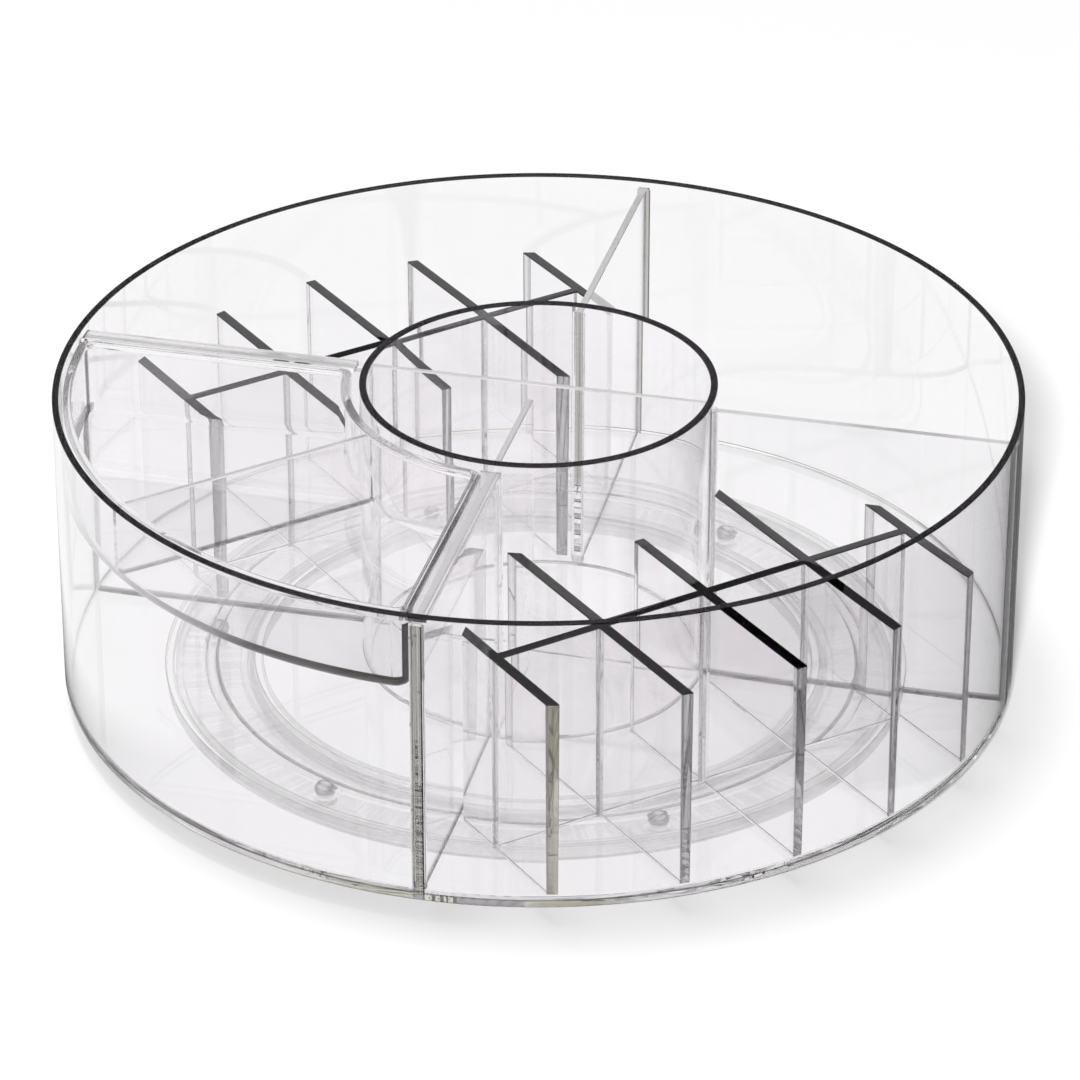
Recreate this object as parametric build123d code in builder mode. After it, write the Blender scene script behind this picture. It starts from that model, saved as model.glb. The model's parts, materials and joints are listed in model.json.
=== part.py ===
from build123d import *
from math import cos, radians, sin, sqrt
import os

# Rotating makeup organizer: a clear drum with four sectors and a centre cup, turning on
# six steel balls over a low base ring. One sector holds a lift-out tray, two hold
# lift-out brush and compact racks, and one is empty. Millimetres, Z up, origin on the
# table under the spin axis, X along the right divider and Y along the back divider.

# Drum
drum_radius = 146.0
drum_height = 94.0
drum_wall = 2.0
floor_thickness = 3.0
rim_edge_radius = 0.3
floor_edge_radius = 1.0
cement_line = 0.05

# Centre cup and dividers
cup_radius = 54.0
cup_wall = 2.2
divider_thickness = 2.2
divider_drop = 3.0
divider_flare = 1.5
cup_divider_thickness = 2.0
cup_divider_drop = 0.8
cup_divider_gap = 10.5

# Bearing
ball_diameter = 6.35
ball_count = 6
ball_first_angle = 5.0
ball_gap = 0.2
groove_depth = 1.0
pocket_floor = 0.8

# Base ring and the rings under the drum floor
base_outer_radius = 112.0
base_inner_radius = 90.0
base_wall = 2.0
base_floor = 2.0
base_wall_clearance = 1.1
ledge_reach = 2.0
ledge_height = 3.0
ledge_thickness = 1.6
skirt_gap = 0.8
skirt_wall = 2.0
skirt_height = 4.9
hub_gap = 0.6
hub_wall = 2.0
hub_lip_reach = 1.8
hub_lip_thickness = 1.4
hub_lip_clearance = 0.6

# Lift-out tray
tray_depth = 25.0
tray_wall = 1.6
tray_floor = 1.8
tray_wall_gap = 1.0
tray_cup_gap = 2.8
tray_side_gap = 1.2
tray_corner_radius = 5.0
tray_bottom_radius = 3.0
lip_thickness = 2.0
lip_overhang = 1.5
tray_partition_thickness = 1.8
tray_partition_drop = 0.8

# Lift-out racks
rack_height = 63.6
rack_plate_thickness = 3.2
rack_spine_thickness = 3.0
rack_pitch = 35.5
rack_plate_count = 5
rack_spine_distance = 93.0
rack_wall_gap = 1.0
rack_cup_gap = 3.0
rack_divider_gap = 1.9
rack_halving_gap = 0.1
back_rack_play = 1.0

# Heights and faces that follow from the sizes above
ball_radius = ball_diameter / 2
pocket_radius = ball_radius + ball_gap
ball_height = pocket_floor + pocket_radius
track_radius = (base_outer_radius + base_inner_radius) / 2
floor_bottom = ball_height + pocket_radius - groove_depth
floor_top = floor_bottom + floor_thickness
rim_height = floor_bottom + drum_height
divider_top = rim_height - divider_drop
drum_inner_radius = drum_radius - drum_wall
cup_inner_radius = cup_radius - cup_wall
tray_top = divider_top + lip_thickness
tray_bottom = tray_top - tray_depth
divider_half = divider_thickness / 2
rack_top = floor_top + rack_height


def turned_plane(angle, height, slide=0.0):
    """A level plane whose X axis points along the angle, slid sideways by slide."""
    turn = radians(angle)
    origin = (-slide * sin(turn), slide * cos(turn), height)
    return Plane(origin=origin, x_dir=(cos(turn), sin(turn), 0), z_dir=(0, 0, 1))


pieces = {}

# Clear drum: floor disc, outer wall, centre cup and its dividers, cemented together

with BuildPart() as drum_floor:
    with BuildSketch(Plane.XY.offset(floor_bottom)):
        Circle(drum_radius)
    extrude(amount=floor_thickness)
    fillet(drum_floor.edges().sort_by(Axis.Z)[0], radius=floor_edge_radius)
    with BuildSketch(Plane.XZ):
        with Locations((track_radius, ball_height)):
            Circle(pocket_radius)
    revolve(axis=Axis.Z, mode=Mode.SUBTRACT)
pieces["drum_floor"] = drum_floor

with BuildPart() as outer_wall:
    with BuildSketch(Plane.XY.offset(floor_top)):
        Circle(drum_radius)
        Circle(drum_inner_radius, mode=Mode.SUBTRACT)
    extrude(amount=rim_height - floor_top)
    fillet(outer_wall.edges().group_by(Axis.Z)[-1], radius=rim_edge_radius)
pieces["outer_wall"] = outer_wall

with BuildPart() as centre_cup:
    with BuildSketch(Plane.XY.offset(floor_top)):
        Circle(cup_radius)
        Circle(cup_inner_radius, mode=Mode.SUBTRACT)
    extrude(amount=rim_height - floor_top)
    fillet(centre_cup.edges().group_by(Axis.Z)[-1], radius=rim_edge_radius)
pieces["centre_cup"] = centre_cup

# Each radial divider spreads into the curved walls at both ends

wall_face = drum_inner_radius - cement_line
cup_face = cup_radius + cement_line
flare_reach = divider_half + divider_flare


def flare_points(face_radius, centre_radius):
    """Where a flare leaves the divider's side, and where it meets the curved wall."""
    along = sqrt(centre_radius**2 - flare_reach**2)
    scale = face_radius / centre_radius
    return (along, divider_half), (along * scale, flare_reach * scale)


for place, angle in {"right": 0, "back": 90, "left": 180, "front": 270}.items():
    with BuildPart() as divider:
        with BuildSketch(turned_plane(angle, floor_top)):
            with BuildLine():
                outer_side, outer_tip = flare_points(wall_face, wall_face - divider_flare)
                inner_side, inner_tip = flare_points(cup_face, cup_face + divider_flare)
                TangentArc(inner_side, inner_tip, tangent=(-1, 0))
                Line(inner_side, outer_side)
                TangentArc(outer_side, outer_tip, tangent=(1, 0))
                mirror(about=Plane.XZ)
                ThreePointArc(inner_tip, (cup_face, 0), (inner_tip[0], -inner_tip[1]))
                ThreePointArc(outer_tip, (wall_face, 0), (outer_tip[0], -outer_tip[1]))
            make_face()
        extrude(amount=divider_top - floor_top)
    pieces[f"{place}_divider"] = divider

cup_divider_height = rim_height - cup_divider_drop - floor_top
cup_face_inside = cup_inner_radius - cement_line

with BuildPart() as long_cup_divider:
    with BuildSketch(Plane.XY.offset(floor_top)):
        Circle(cup_face_inside)
        Rectangle(2 * cup_radius, cup_divider_thickness, mode=Mode.INTERSECT)
    extrude(amount=cup_divider_height)
pieces["long_cup_divider"] = long_cup_divider

with BuildPart() as short_cup_divider:
    with BuildSketch(Plane.XY.offset(floor_top)):
        Circle(cup_face_inside)
        with Locations((0, -cup_divider_gap)):
            Rectangle(
                cup_divider_thickness,
                cup_radius,
                align=(Align.CENTER, Align.MAX),
                mode=Mode.INTERSECT,
            )
    extrude(amount=cup_divider_height)
pieces["short_cup_divider"] = short_cup_divider

# Rings under the floor: an outer skirt that hides the base, and a hub that hooks under it

with BuildPart() as guide_skirt:
    with BuildSketch(Plane.XY.offset(floor_bottom - skirt_height)):
        Circle(base_outer_radius + skirt_gap + skirt_wall)
        Circle(base_outer_radius + skirt_gap, mode=Mode.SUBTRACT)
    extrude(amount=skirt_height)
pieces["guide_skirt"] = guide_skirt

ledge_radius = base_inner_radius - ledge_reach
hub_radius = ledge_radius - hub_gap
hub_lip_top = ledge_height - hub_lip_clearance
hub_lip_bottom = hub_lip_top - hub_lip_thickness

with BuildPart() as hub_ring:
    with BuildSketch(Plane.XY.offset(hub_lip_bottom)):
        Circle(hub_radius)
        Circle(hub_radius - hub_wall, mode=Mode.SUBTRACT)
    extrude(amount=floor_bottom - hub_lip_bottom)
    with BuildSketch(Plane.XY.offset(hub_lip_bottom)):
        Circle(hub_radius + hub_lip_reach)
        Circle(hub_radius, mode=Mode.SUBTRACT)
    extrude(amount=hub_lip_thickness)
pieces["hub_ring"] = hub_ring

# Base ring: a shallow channel with a pocket for each ball and a ledge for the hub's lip

base_wall_top = floor_bottom - base_wall_clearance

with BuildPart() as base_ring:
    with BuildSketch(Plane.XY):
        Circle(base_outer_radius)
        Circle(base_inner_radius, mode=Mode.SUBTRACT)
    extrude(amount=base_wall_top)
    with BuildSketch(Plane.XY.offset(base_floor)):
        Circle(base_outer_radius - base_wall)
        Circle(base_inner_radius + base_wall, mode=Mode.SUBTRACT)
    extrude(amount=base_wall_top - base_floor, mode=Mode.SUBTRACT)
    with BuildSketch(Plane.XY.offset(ledge_height)):
        Circle(base_inner_radius)
        Circle(ledge_radius, mode=Mode.SUBTRACT)
    extrude(amount=ledge_thickness)
    with Locations((0, 0, ball_height)):
        with PolarLocations(track_radius, ball_count, start_angle=ball_first_angle):
            Sphere(pocket_radius, mode=Mode.SUBTRACT)
pieces["base_ring"] = base_ring

for number in range(ball_count):
    ball_angle = ball_first_angle + number * 360 / ball_count
    with BuildPart() as ball:
        with Locations(turned_plane(ball_angle, ball_height)):
            with Locations((track_radius, 0, 0)):
                Sphere(ball_radius)
    pieces[f"ball_{number + 1}"] = ball

# Lift-out tray in the front left sector, hung by its lips on the left and front dividers

tray_outer_radius = drum_inner_radius - tray_wall_gap
tray_inner_radius = cup_radius + tray_cup_gap
tray_side = -divider_half - tray_side_gap
lip_edge = divider_half + lip_overhang

with BuildPart() as tray:
    with BuildSketch(Plane.XY.offset(tray_bottom)) as tray_outline:
        Circle(tray_outer_radius)
        Circle(tray_inner_radius, mode=Mode.SUBTRACT)
        with Locations((tray_side, tray_side)):
            Rectangle(
                drum_radius, drum_radius, align=(Align.MAX, Align.MAX), mode=Mode.INTERSECT
            )
        fillet(tray_outline.vertices(), radius=tray_corner_radius)
    extrude(amount=tray_depth)
    fillet(tray.edges().group_by(Axis.Z)[0], radius=tray_bottom_radius)
    with BuildSketch(Plane.XY.offset(divider_top)):
        Circle(tray_outer_radius)
        Circle(tray_inner_radius, mode=Mode.SUBTRACT)
        with Locations((lip_edge, lip_edge)):
            Rectangle(
                drum_radius, drum_radius, align=(Align.MAX, Align.MAX), mode=Mode.INTERSECT
            )
    extrude(amount=lip_thickness)
    with BuildSketch(Plane.XY.offset(tray_bottom + tray_floor)):
        add(tray_outline.sketch_local)
        offset(amount=-tray_wall, mode=Mode.REPLACE)
    extrude(amount=tray_depth, mode=Mode.SUBTRACT)
pieces["tray"] = tray

# One partition halves the tray along the middle of its sector

tray_angle = 225
partition_start = tray_inner_radius + tray_wall + cement_line
partition_end = tray_outer_radius - tray_wall - cement_line

with BuildPart() as tray_partition:
    with BuildSketch(turned_plane(tray_angle, tray_bottom + tray_floor)):
        Circle(partition_end)
        Circle(partition_start, mode=Mode.SUBTRACT)
        Rectangle(
            drum_radius,
            tray_partition_thickness,
            align=(Align.MIN, Align.CENTER),
            mode=Mode.INTERSECT,
        )
    extrude(amount=tray_depth - tray_floor - tray_partition_drop)
pieces["tray_partition"] = tray_partition

# Two lift-out racks: five upright plates along the sector's middle line, halved into one
# spine that crosses them, all standing on the drum floor

rack_outer_radius = drum_inner_radius - rack_wall_gap
rack_inner_radius = cup_radius + rack_cup_gap
rack_corner = sqrt(2) * (divider_half + rack_divider_gap)
rack_half_length = (rack_plate_count - 1) / 2 * rack_pitch
halving_height = rack_height / 2 + rack_halving_gap
spine_length = 2 * rack_half_length - rack_plate_thickness

for rack, (middle, play) in {"front": (-45, 0.0), "back": (135, -back_rack_play)}.items():
    with BuildPart() as rack_spine:
        with BuildSketch(turned_plane(middle, floor_top, play)):
            with Locations((rack_spine_distance, 0)):
                Rectangle(rack_spine_thickness, spine_length)
        extrude(amount=rack_height)
        with BuildSketch(turned_plane(middle, floor_top, play)):
            with Locations((rack_spine_distance, 0)):
                with GridLocations(0, rack_pitch, 1, rack_plate_count - 2):
                    Rectangle(2 * rack_spine_thickness, rack_plate_thickness)
        extrude(amount=halving_height, mode=Mode.SUBTRACT)
    pieces[f"{rack}_rack_spine"] = rack_spine

    for number in range(rack_plate_count):
        across = number * rack_pitch - rack_half_length
        with BuildPart() as rack_plate:
            with BuildSketch(turned_plane(middle, floor_top, play)):
                Circle(rack_outer_radius)
                Circle(rack_inner_radius, mode=Mode.SUBTRACT)
                with Locations((rack_corner, 0)):
                    Rectangle(
                        drum_radius,
                        drum_radius,
                        rotation=-45,
                        align=(Align.MIN, Align.MIN),
                        mode=Mode.INTERSECT,
                    )
                with Locations((0, across)):
                    Rectangle(2 * drum_radius, rack_plate_thickness, mode=Mode.INTERSECT)
            extrude(amount=rack_height)
            if 0 < number < rack_plate_count - 1:
                with BuildSketch(turned_plane(middle, rack_top, play)):
                    with Locations((rack_spine_distance, across)):
                        Rectangle(rack_spine_thickness, rack_pitch)
                extrude(amount=-halving_height, mode=Mode.SUBTRACT)
        pieces[f"{rack}_rack_plate_{number + 1}"] = rack_plate

# Write every piece

os.makedirs("parts", exist_ok=True)
for name, piece in pieces.items():
    piece.part.label = name
    export_step(piece.part, f"parts/{name}.step")
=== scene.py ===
import bmesh
import bpy
import json
from math import atan2, cos, pi, radians, sin, sqrt, tan
from mathutils import Matrix, Vector


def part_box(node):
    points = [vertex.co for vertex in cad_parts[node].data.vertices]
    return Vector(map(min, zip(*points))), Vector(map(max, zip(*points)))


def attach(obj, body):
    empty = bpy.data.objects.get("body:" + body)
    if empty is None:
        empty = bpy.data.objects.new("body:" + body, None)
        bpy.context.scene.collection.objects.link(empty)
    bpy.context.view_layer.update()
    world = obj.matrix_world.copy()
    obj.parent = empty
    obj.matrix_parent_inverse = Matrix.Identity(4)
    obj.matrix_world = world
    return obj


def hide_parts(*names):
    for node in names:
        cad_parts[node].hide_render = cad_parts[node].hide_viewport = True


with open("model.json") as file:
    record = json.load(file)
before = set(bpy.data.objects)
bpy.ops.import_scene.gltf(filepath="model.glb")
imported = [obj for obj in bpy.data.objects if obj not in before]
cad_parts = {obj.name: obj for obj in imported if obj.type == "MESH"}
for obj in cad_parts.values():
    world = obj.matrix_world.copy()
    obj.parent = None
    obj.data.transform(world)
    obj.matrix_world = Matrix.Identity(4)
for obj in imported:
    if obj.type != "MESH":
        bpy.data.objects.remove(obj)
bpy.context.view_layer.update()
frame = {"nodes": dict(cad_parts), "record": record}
scene = bpy.context.scene
scene.view_settings.view_transform = "Standard"
bodies = frame["record"]["behaviour"]["bodies"]


# Camera
# A long lens on a high tripod looks down on the drum, a little to the right of its front
# divider, so that the walls stay nearly upright in the picture.

view_azimuth = radians(13.6)
view_elevation = radians(29.187)
view_distance = 1.6734
target_aside = 0.00045
target_below_rim = 0.0548
focal_length = 182.5
film_width = 36.0
rim_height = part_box("outer_wall")[1][2]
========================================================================
- **OBJECTIVE**:
Exactly and only the lines from the line that contains "# Write every piece" through the line that contains "bpy.data.objects.remove(obj)" are to be repeated as they stand.

- **SOLUTION TO THIS TASK**:
# Write every piece

os.makedirs("parts", exist_ok=True)
for name, piece in pieces.items():
    piece.part.label = name
    export_step(piece.part, f"parts/{name}.step")
=== scene.py ===
import bmesh
import bpy
import json
from math import atan2, cos, pi, radians, sin, sqrt, tan
from mathutils import Matrix, Vector


def part_box(node):
    points = [vertex.co for vertex in cad_parts[node].data.vertices]
    return Vector(map(min, zip(*points))), Vector(map(max, zip(*points)))


def attach(obj, body):
    empty = bpy.data.objects.get("body:" + body)
    if empty is None:
        empty = bpy.data.objects.new("body:" + body, None)
        bpy.context.scene.collection.objects.link(empty)
    bpy.context.view_layer.update()
    world = obj.matrix_world.copy()
    obj.parent = empty
    obj.matrix_parent_inverse = Matrix.Identity(4)
    obj.matrix_world = world
    return obj


def hide_parts(*names):
    for node in names:
        cad_parts[node].hide_render = cad_parts[node].hide_viewport = True


with open("model.json") as file:
    record = json.load(file)
before = set(bpy.data.objects)
bpy.ops.import_scene.gltf(filepath="model.glb")
imported = [obj for obj in bpy.data.objects if obj not in before]
cad_parts = {obj.name: obj for obj in imported if obj.type == "MESH"}
for obj in cad_parts.values():
    world = obj.matrix_world.copy()
    obj.parent = None
    obj.data.transform(world)
    obj.matrix_world = Matrix.Identity(4)
for obj in imported:
    if obj.type != "MESH":
        bpy.data.objects.remove(obj)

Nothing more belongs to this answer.